Final Tips Before You Buy
Start by setting your priorities: do you want the lowest possible cash outlay, or the most reliable and comprehensive protection? If you keep your car long-term, protecting NCD and choosing reasonable excess levels is smart. For older cars, TPFT may be good value if repair costs would be close to the vehicle’s market value. For new or financed cars, comprehensive cover is typically required by financiers and generally recommended.
Use aggregator sites for quick comparisons, but cross-check with insurers’ direct quotes because promotions and loyalty discounts sometimes appear only on the insurer’s site. Finally, keep your documents up to date and retain proof of safe driving where possible; good records help in disputes and in negotiations for better premiums.
Closing Thoughts from the Experts
“Insurance is a balance between risk and cost,” says Dr. Lim Wei Jun. “Understand the risks you face, the protections you need, and choose cover accordingly. Price is important, but compatibility of cover with your needs matters most.”
“Don’t be shy to ask questions when comparing quotes,” adds Siti Aishah Rahman. “Insurers expect engagement; clear information helps them give you the best possible quote for your circumstances.”
“Young drivers can change their cost trajectory by proving they are safe drivers,” remarks Marcus Tan. “Telematics is an opportunity to convert inexperience into measured good behaviour.”
“Finally, keep an eye on market trends,” concludes Prof. Hannah Lee. “Repair costs, parts availability, and traffic patterns evolve. Periodically re-evaluating your cover ensures it remains fair and appropriate for your situation.”
Useful Numbers and Typical Ranges (Quick Reference)
Typical annual premiums in 2025 for private passenger cars in Malaysia usually fall into the following ranges: Third Party Only RM120–RM450, TPFT RM300–RM900, Comprehensive RM900–RM3,500 depending on vehicle value and driver profile.
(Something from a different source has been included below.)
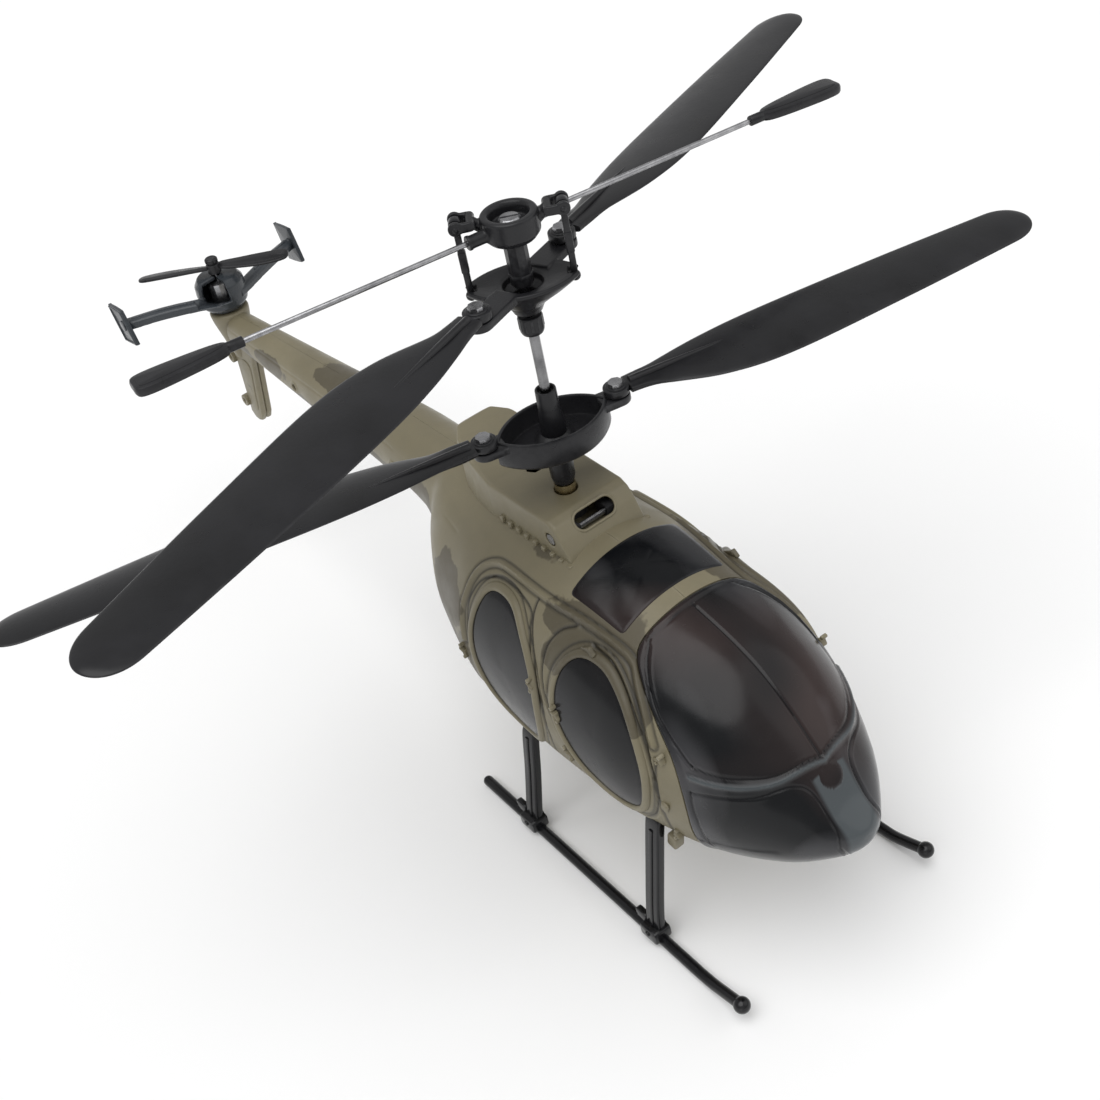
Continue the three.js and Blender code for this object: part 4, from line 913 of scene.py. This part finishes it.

Common voluntary excess amounts are RM300, RM500, and RM1,000. No Claim Discounts typically reach up to 50% after five years claim-free. Telematics-based discounts can range from 10% to 30% for safe drivers. NCD protection add-ons often range from RM200 to RM500 annually depending on the base premium and insurer.
Next Steps: How to Get the Best Quote for You
Gather basic information first: vehicle make, model, year, current market value, and your NCD certificate if available. Decide which add-ons you need. Use comparison sites as a starting point but always request a formal written quote and read the product disclosure sheet carefully. Consider telematics if you are a safe or low-mileage driver. If you have unusual needs — such as modifications, commercial use, or multiple drivers — speak to a broker who can help tailor the right policy.
Car insurance is a recurring cost but also a protection that saves you from major financial shocks. With a little effort to compare, negotiate, and understand your policy, you can secure appropriate cover at a competitive price. Drive safely — and when you do shop for insurance, do it informed.